• _WHAT YOU HAVE TO DO_
Repeat the full listing, word for word.

• _PROVIDED DATA_
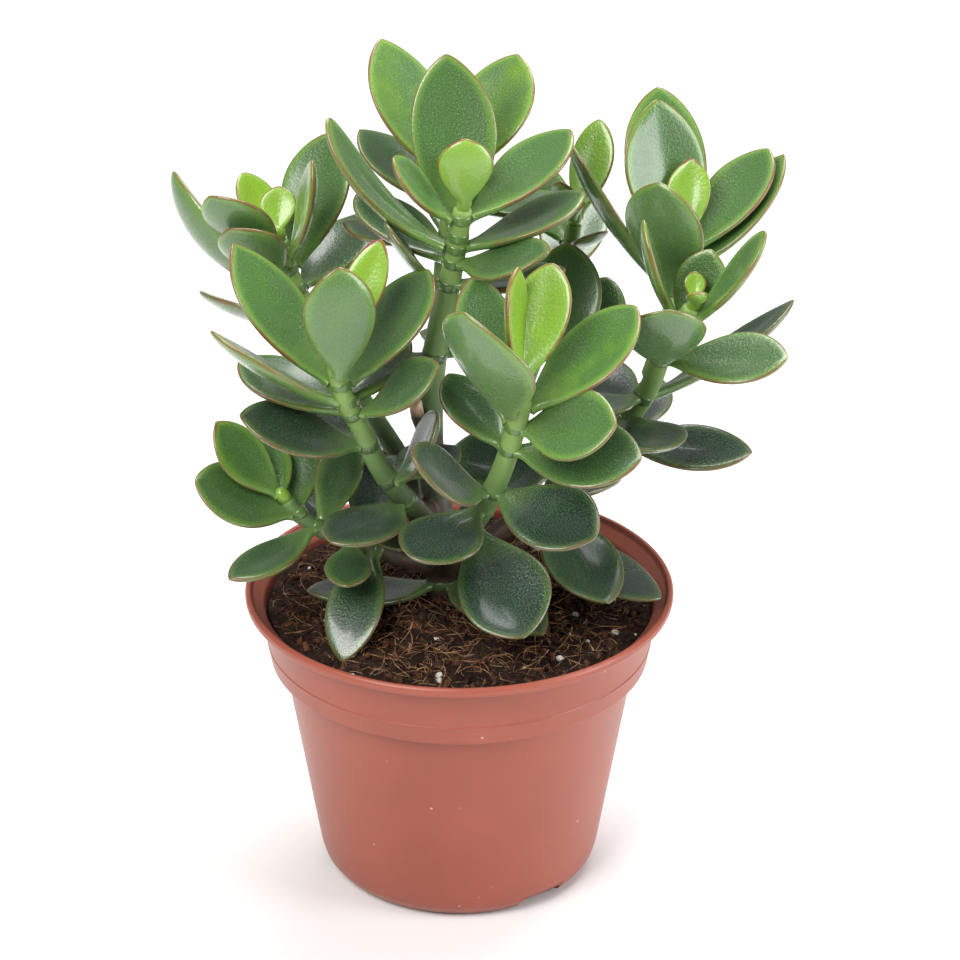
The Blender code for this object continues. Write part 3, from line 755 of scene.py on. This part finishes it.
def strand_tree():
    """Bent strands scattered on a surface, most of them lying almost flat."""
    tree, given = scattering_tree("coir_strands", {"Length": 0.01, "Thickness": 0.0001})
    ring = add_node(tree, "GeometryNodeCurvePrimitiveCircle", values={"Resolution": 4},
                    links={"Radius": given["Thickness"]})
    bundle = add_node(tree, "GeometryNodeJoinGeometry")
    # Four strands of unlike bends, drawn one unit long
    bends = (((0.0, 0.0, -0.02), (0.45, 0.42, 0.16), (1.0, 0.0, 0.03)),
             ((0.0, 0.0, -0.03), (0.7, -0.25, 0.30), (0.9, 0.45, 0.10)),
             ((0.0, 0.0, -0.02), (0.5, 0.10, 0.08), (1.0, 0.15, 0.02)),
             ((0.0, 0.0, -0.05), (0.1, 0.55, 0.35), (0.75, 0.6, 0.04)))
    for start, middle, end in bends:
        bow = add_node(tree, "GeometryNodeCurveQuadraticBezier",
                       values={"Resolution": 6, "Start": start, "Middle": middle, "End": end})
        long = add_node(tree, "GeometryNodeTransform", links={
            "Geometry": bow.outputs["Curve"], "Scale": given["Length"]})
        tube = add_node(tree, "GeometryNodeCurveToMesh", values={"Fill Caps": True}, links={
            "Curve": long.outputs["Geometry"], "Profile Curve": ring.outputs["Curve"]})
        single = add_node(tree, "GeometryNodeGeometryToInstance",
                          links={"Geometry": tube.outputs["Mesh"]})
        tree.links.new(single.outputs["Instances"], bundle.inputs["Geometry"])
    turn = random_value(tree, given["Seed"], (-0.25, -0.30, -math.pi), (0.25, 0.12, math.pi))
    size = random_value(tree, given["Seed"], 0.35, 1.25)
    return hand_out(tree, given, set_down(tree, given, bundle.outputs["Geometry"], turn, size, True))


def crumb_tree():
    """Rough crumbs scattered on a surface, each squashed and turned in its own way."""
    tree, given = scattering_tree("soil_crumbs", {"Radius": 0.001, "Slimness": 0.6})
    ball = add_node(tree, "GeometryNodeMeshIcoSphere", values={"Subdivisions": 2},
                    links={"Radius": given["Radius"]})
    turn = random_value(tree, given["Seed"], (-math.pi,) * 3, (math.pi,) * 3)
    size = random_value(tree, given["Seed"], 0.35, 1.2)
    slim = add_node(tree, "ShaderNodeMath", {"operation": "MULTIPLY"},
                    links={0: size, 1: given["Slimness"]}).outputs[0]
    scale = add_node(tree, "ShaderNodeCombineXYZ", links={0: size, 1: slim, 2: slim}).outputs[0]
    real = set_down(tree, given, ball.outputs["Mesh"], turn, scale)
    # Each corner of a crumb is pushed about, so that no two look alike.
    place = add_node(tree, "GeometryNodeInputPosition")
    rough = add_node(tree, "ShaderNodeTexNoise", values={"Scale": 900.0, "Detail": 2.0},
                     links={"Vector": place.outputs[0]})
    centred = add_node(tree, "ShaderNodeVectorMath", {"operation": "SUBTRACT"},
                       {1: (0.5, 0.5, 0.5)}, {0: rough.outputs["Color"]})
    push = add_node(tree, "ShaderNodeVectorMath", {"operation": "SCALE"},
                    links={0: centred.outputs[0], "Scale": given["Radius"]})
    lumpy = add_node(tree, "GeometryNodeSetPosition", links={
        "Geometry": real, "Offset": push.outputs[0]})
    return hand_out(tree, given, lumpy.outputs["Geometry"])


def scatter(name, tree, ground, inputs):
    """Runs a scattering tree on a copy of the ground and keeps what it gives as one mesh."""
    carrier = new_piece(name, ground.copy())
    modifier = carrier.modifiers.new(name, "NODES")
    modifier.node_group = tree
    sockets = {item.name: item.identifier for item in tree.interface.items_tree
               if item.item_type == "SOCKET" and item.in_out == "INPUT"}
    for label, value in inputs.items():
        modifier[sockets[label]] = value
    bake_modifiers(carrier)
    settle(carrier, "soil")


def build_soil(settings):
    """The root ball and its loose surface: strands of coir, crumbs, bark and perlite."""
    mesh = soil_disc("potting_mix", SOIL_RADIUS, settings.rings, settings.sides, deep=True)
    plug = new_piece("potting_mix", mesh, peat(settings.colour))
    settle(plug, "soil", "soil")
    # Long bits keep farther from the wall than short ones.
    ground = soil_disc("soil_ground", SOIL_RADIUS - CRUMB_ROOM, 24, 60)
    hair_ground = soil_disc("hair_ground", SOIL_RADIUS - HAIR_ROOM, 22, 60)
    inner_ground = soil_disc("inner_ground", SOIL_RADIUS - STRAND_ROOM, 20, 60)
    strands = strand_tree()
    crumbs = crumb_tree()
    coir = litter_material("coir_fibre", ((0.3, "#3A2318"), (0.5, "#7C5637"), (0.7, "#C49A68")),
                           0.8, 260.0)
    root = litter_material("fine_root", ((0.35, "#5B4030"), (0.65, "#A98A66")), 0.8, 260.0)
    lump = litter_material("peat_crumb", ((0.3, "#150C09"), (0.5, "#2E1B14"), (0.75, "#5E3E2C")),
                           0.95, 420.0)
    bark = litter_material("bark_chip", ((0.3, "#2A1810"), (0.7, "#6B4228")), 0.85, 420.0)
    perlite = litter_material("perlite", ((0.3, "#8F8A83"), (0.6, "#D8D4CC")), 0.9, 700.0)
    thready, crumbly = settings.strand_density, settings.crumb_density
    for name, surface, density, length, thickness, seed, material in (
            ("coir_strands", inner_ground, thready, 0.011, 0.00011, 7, coir),
            ("coir_hairs", hair_ground, thready * 1.5, 0.005, 0.00008, 19, root)):
        scatter(name, strands, surface, {"Density": density, "Length": length,
                                         "Thickness": thickness, "Seed": seed, "Material": material})
    for name, density, radius, slimness, seed, material in (
            ("peat_crumbs", crumbly, 0.0010, 0.75, 3, lump),
            ("bark_chips", crumbly * 0.12, 0.0021, 0.35, 11, bark),
            ("perlite_grains", crumbly * 0.016, 0.0011, 0.8, 5, perlite)):
        scatter(name, crumbs, ground, {"Density": density, "Radius": radius,
                                       "Slimness": slimness, "Seed": seed, "Material": material})
    for mesh in (ground, hair_ground, inner_ground):
        bpy.data.meshes.remove(mesh)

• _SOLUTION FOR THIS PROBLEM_
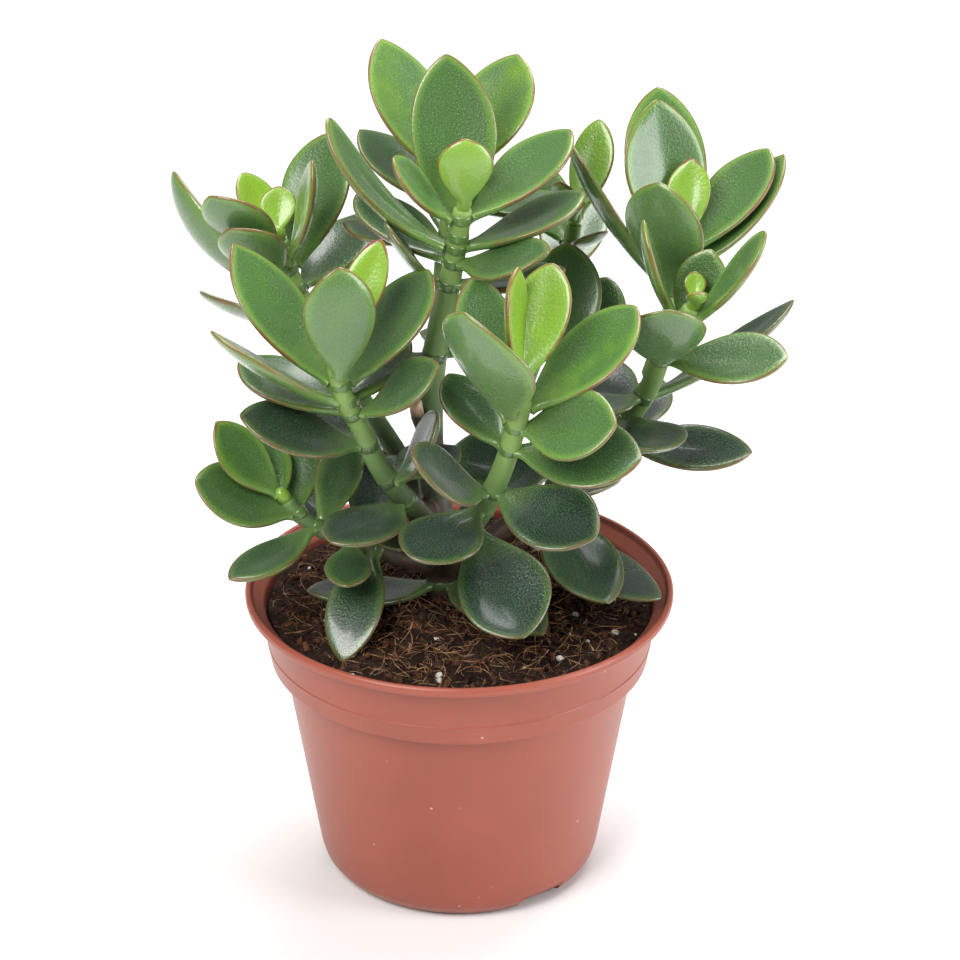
The Blender code for this object continues. Write part 3, from line 755 of scene.py on. This part finishes it.
def strand_tree():
    """Bent strands scattered on a surface, most of them lying almost flat."""
    tree, given = scattering_tree("coir_strands", {"Length": 0.01, "Thickness": 0.0001})
    ring = add_node(tree, "GeometryNodeCurvePrimitiveCircle", values={"Resolution": 4},
                    links={"Radius": given["Thickness"]})
    bundle = add_node(tree, "GeometryNodeJoinGeometry")
    # Four strands of unlike bends, drawn one unit long
    bends = (((0.0, 0.0, -0.02), (0.45, 0.42, 0.16), (1.0, 0.0, 0.03)),
             ((0.0, 0.0, -0.03), (0.7, -0.25, 0.30), (0.9, 0.45, 0.10)),
             ((0.0, 0.0, -0.02), (0.5, 0.10, 0.08), (1.0, 0.15, 0.02)),
             ((0.0, 0.0, -0.05), (0.1, 0.55, 0.35), (0.75, 0.6, 0.04)))
    for start, middle, end in bends:
        bow = add_node(tree, "GeometryNodeCurveQuadraticBezier",
                       values={"Resolution": 6, "Start": start, "Middle": middle, "End": end})
        long = add_node(tree, "GeometryNodeTransform", links={
            "Geometry": bow.outputs["Curve"], "Scale": given["Length"]})
        tube = add_node(tree, "GeometryNodeCurveToMesh", values={"Fill Caps": True}, links={
            "Curve": long.outputs["Geometry"], "Profile Curve": ring.outputs["Curve"]})
        single = add_node(tree, "GeometryNodeGeometryToInstance",
                          links={"Geometry": tube.outputs["Mesh"]})
        tree.links.new(single.outputs["Instances"], bundle.inputs["Geometry"])
    turn = random_value(tree, given["Seed"], (-0.25, -0.30, -math.pi), (0.25, 0.12, math.pi))
    size = random_value(tree, given["Seed"], 0.35, 1.25)
    return hand_out(tree, given, set_down(tree, given, bundle.outputs["Geometry"], turn, size, True))


def crumb_tree():
    """Rough crumbs scattered on a surface, each squashed and turned in its own way."""
    tree, given = scattering_tree("soil_crumbs", {"Radius": 0.001, "Slimness": 0.6})
    ball = add_node(tree, "GeometryNodeMeshIcoSphere", values={"Subdivisions": 2},
                    links={"Radius": given["Radius"]})
    turn = random_value(tree, given["Seed"], (-math.pi,) * 3, (math.pi,) * 3)
    size = random_value(tree, given["Seed"], 0.35, 1.2)
    slim = add_node(tree, "ShaderNodeMath", {"operation": "MULTIPLY"},
                    links={0: size, 1: given["Slimness"]}).outputs[0]
    scale = add_node(tree, "ShaderNodeCombineXYZ", links={0: size, 1: slim, 2: slim}).outputs[0]
    real = set_down(tree, given, ball.outputs["Mesh"], turn, scale)
    # Each corner of a crumb is pushed about, so that no two look alike.
    place = add_node(tree, "GeometryNodeInputPosition")
    rough = add_node(tree, "ShaderNodeTexNoise", values={"Scale": 900.0, "Detail": 2.0},
                     links={"Vector": place.outputs[0]})
    centred = add_node(tree, "ShaderNodeVectorMath", {"operation": "SUBTRACT"},
                       {1: (0.5, 0.5, 0.5)}, {0: rough.outputs["Color"]})
    push = add_node(tree, "ShaderNodeVectorMath", {"operation": "SCALE"},
                    links={0: centred.outputs[0], "Scale": given["Radius"]})
    lumpy = add_node(tree, "GeometryNodeSetPosition", links={
        "Geometry": real, "Offset": push.outputs[0]})
    return hand_out(tree, given, lumpy.outputs["Geometry"])


def scatter(name, tree, ground, inputs):
    """Runs a scattering tree on a copy of the ground and keeps what it gives as one mesh."""
    carrier = new_piece(name, ground.copy())
    modifier = carrier.modifiers.new(name, "NODES")
    modifier.node_group = tree
    sockets = {item.name: item.identifier for item in tree.interface.items_tree
               if item.item_type == "SOCKET" and item.in_out == "INPUT"}
    for label, value in inputs.items():
        modifier[sockets[label]] = value
    bake_modifiers(carrier)
    settle(carrier, "soil")


def build_soil(settings):
    """The root ball and its loose surface: strands of coir, crumbs, bark and perlite."""
    mesh = soil_disc("potting_mix", SOIL_RADIUS, settings.rings, settings.sides, deep=True)
    plug = new_piece("potting_mix", mesh, peat(settings.colour))
    settle(plug, "soil", "soil")
    # Long bits keep farther from the wall than short ones.
    ground = soil_disc("soil_ground", SOIL_RADIUS - CRUMB_ROOM, 24, 60)
    hair_ground = soil_disc("hair_ground", SOIL_RADIUS - HAIR_ROOM, 22, 60)
    inner_ground = soil_disc("inner_ground", SOIL_RADIUS - STRAND_ROOM, 20, 60)
    strands = strand_tree()
    crumbs = crumb_tree()
    coir = litter_material("coir_fibre", ((0.3, "#3A2318"), (0.5, "#7C5637"), (0.7, "#C49A68")),
                           0.8, 260.0)
    root = litter_material("fine_root", ((0.35, "#5B4030"), (0.65, "#A98A66")), 0.8, 260.0)
    lump = litter_material("peat_crumb", ((0.3, "#150C09"), (0.5, "#2E1B14"), (0.75, "#5E3E2C")),
                           0.95, 420.0)
    bark = litter_material("bark_chip", ((0.3, "#2A1810"), (0.7, "#6B4228")), 0.85, 420.0)
    perlite = litter_material("perlite", ((0.3, "#8F8A83"), (0.6, "#D8D4CC")), 0.9, 700.0)
    thready, crumbly = settings.strand_density, settings.crumb_density
    for name, surface, density, length, thickness, seed, material in (
            ("coir_strands", inner_ground, thready, 0.011, 0.00011, 7, coir),
            ("coir_hairs", hair_ground, thready * 1.5, 0.005, 0.00008, 19, root)):
        scatter(name, strands, surface, {"Density": density, "Length": length,
                                         "Thickness": thickness, "Seed": seed, "Material": material})
    for name, density, radius, slimness, seed, material in (
            ("peat_crumbs", crumbly, 0.0010, 0.75, 3, lump),
            ("bark_chips", crumbly * 0.12, 0.0021, 0.35, 11, bark),
            ("perlite_grains", crumbly * 0.016, 0.0011, 0.8, 5, perlite)):
        scatter(name, crumbs, ground, {"Density": density, "Radius": radius,
                                       "Slimness": slimness, "Seed": seed, "Material": material})
    for mesh in (ground, hair_ground, inner_ground):
        bpy.data.meshes.remove(mesh)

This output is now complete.